Most of the mental models people use for financial safety were built in a different era, when real interest rates were positive, global trade was expanding, and geopolitics was relatively stable. Those conditions no longer reliably apply.
Avoid most of the media coverage on this. Most of it is calibrated for engagement, not for helping you think clearly.
The indicators worth tracking: the Global Shipping Cost Index, because it moves before consumer inflation does, it's a leading indicator; NZD/USD, because our currency exposure runs directly through household costs; US Core PCE, because American monetary conditions still set the global tone, and if the Fed stays tight, the RBNZ has limited room to cut without making our currency situation worse; and dairy prices year-on-year, because that's where NZ-specific external shock shows up first.
But honestly, the most useful thing to track is your own household cash flow. What your income actually buys, month to month. That's where the real economy shows up, usually well before the official numbers catch up.
If what you buy every week is noticeably more expensive than 12 months ago, and your savings return isn't keeping up, you're already inside the scenario I'm describing. You don't need a macro framework to confirm what you're already feeling in your grocery bill.
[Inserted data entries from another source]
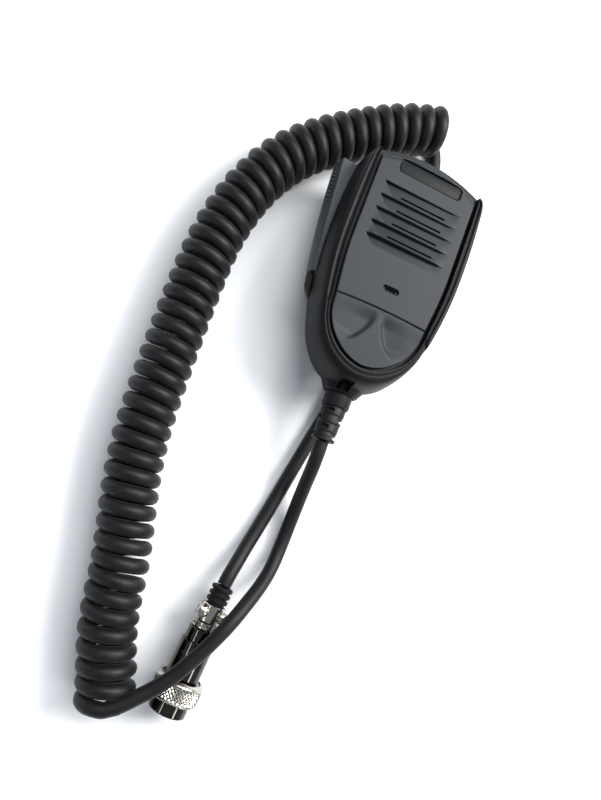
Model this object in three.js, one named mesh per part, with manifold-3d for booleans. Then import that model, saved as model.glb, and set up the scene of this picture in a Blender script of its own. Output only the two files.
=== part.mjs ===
// Hand microphone with a curly cord and a six-way screw plug, in millimetres.
// +X is to the right as the face is seen, +Y towards the handset's top, +Z out of the face.
// It lies on its back: the hang-up stud's end face, the coil and the plug's ring stand on z = 0.
import * as THREE from 'three';
import { mergeVertices } from 'three/addons/utils/BufferGeometryUtils.js';
import Module from 'manifold-3d';

const wasm = await Module();
wasm.setup();

// ---------------------------------------------------------------- driving dimensions
const GAP = 0.3;                 // clearance between neighbouring pieces
const WALL = 2.2;                // shell wall thickness

// casing outline, seen from the front
const HALF_WIDTH = 28.5;         // half the casing's width at the parting line
const HALF_LENGTH = 47.5;        // half the casing's length
const SHOULDER_Y = HALF_LENGTH - 8.5;    // where the sides meet the top corners
const SHOULDER_HALF = HALF_WIDTH - 1.9;  // half width at the shoulders
const CHIN_Y = -HALF_LENGTH + 17.5;      // where the sides turn into the round chin
const CHIN_HALF = HALF_WIDTH - 6.1;      // half width there
const TOP_DRAFT = 0.35;          // share of the side draft that the top end has

// heights
const STUD_REACH = 6.5;          // how far the stud stands behind the casing's back
const BACK_Z = STUD_REACH;       // casing's back face
const PARTING_Z = 20;            // joint between the front and rear shells
const FACE_Z = 35;               // outer face of the two face panels
const RAIL_Z = FACE_Z + 0.2;     // crest of the rails beside the panels
const PANEL_THICK = 2.4;
const SIDE_DRAFT = 2;            // how far the front shell's sides lean in up to its shoulder
const SHOULDER_DROP = 5.2;       // height of the rounded stretch between that shoulder and the crest

// face panels
const RAIL_WIDTH = 7.6;          // from the casing's widest line to the panels' edge
const PANEL_HALF = HALF_WIDTH - RAIL_WIDTH;
const PANEL_NARROW_Y = 8;        // the panels' sides start to draw in here
const PANEL_TOP_Y = HALF_LENGTH - 1.3;
const PANEL_CORNER_Y = HALF_LENGTH - 6.1;
const PANEL_TIP_Y = -HALF_LENGTH + 9.1;
const SPLIT_Y = PANEL_TIP_Y + 21.8;      // ends of the line between the two panels
const SPLIT_HALF = PANEL_HALF - 2.2;     // half width at that line
const SPLIT_RISE = 1.5;          // how far the line arches upwards in its middle
const GROOVE = 1;                // open groove between the panels and the rails
const LEDGE = 2;                 // width of the ledge that the panels sit on

// nameplate, louvres and microphone hole in the grille panel
const PLATE_Y = PANEL_TOP_Y - 5.6;
const PLATE_LENGTH = 26.4;
const PLATE_WIDTH = 4.9;
const PLATE_THICK = 0.5;
const SLOT_COUNT = 4;
const SLOT_LENGTH = 19.6;
const SLOT_WIDTH = 0.9;
const SLOT_RISE = 1.5;           // from a louvre's lower edge up to its slot
const LOUVRE_PITCH = 5.575;
const LOUVRE_HIGH_Y = PLATE_Y - 8.6;
const LOUVRE_LOW_Y = LOUVRE_HIGH_Y - SLOT_COUNT * LOUVRE_PITCH;
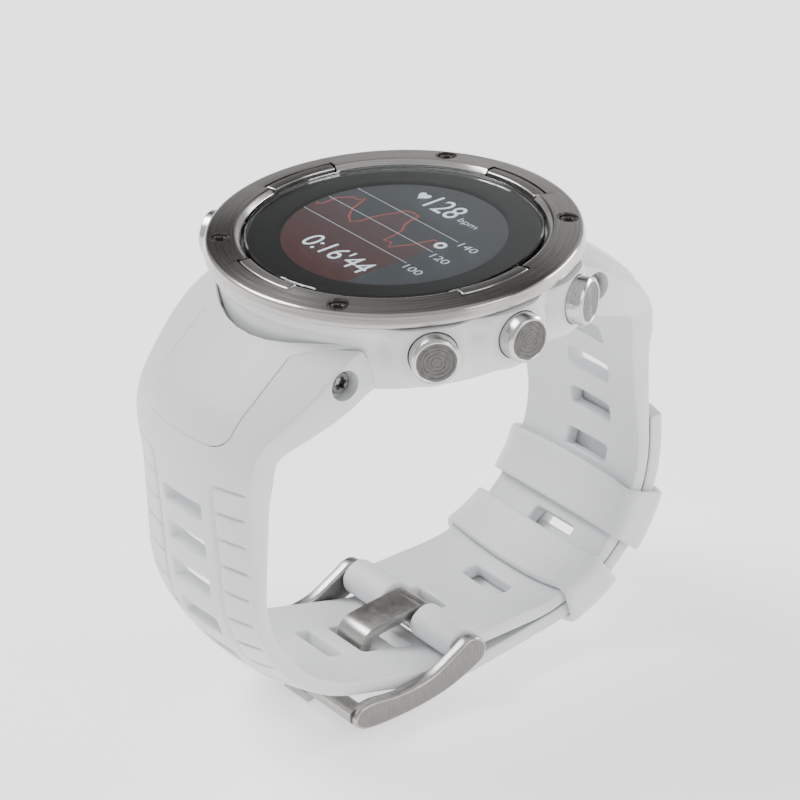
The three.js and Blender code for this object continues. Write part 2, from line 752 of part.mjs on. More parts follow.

In a stagflation and geopolitical shock environment, real purchasing power erodes fast, even when the savings balance looks fine on paper.
I'm not calling a specific outcome. I'm watching the indicators, understanding the structural conditions, and thinking about what they mean for my own financial position.
This is not financial advice. It's what I'm doing.
The world looks more like the 1970s than it has in 50 years. That's probably worth more than a passing thought.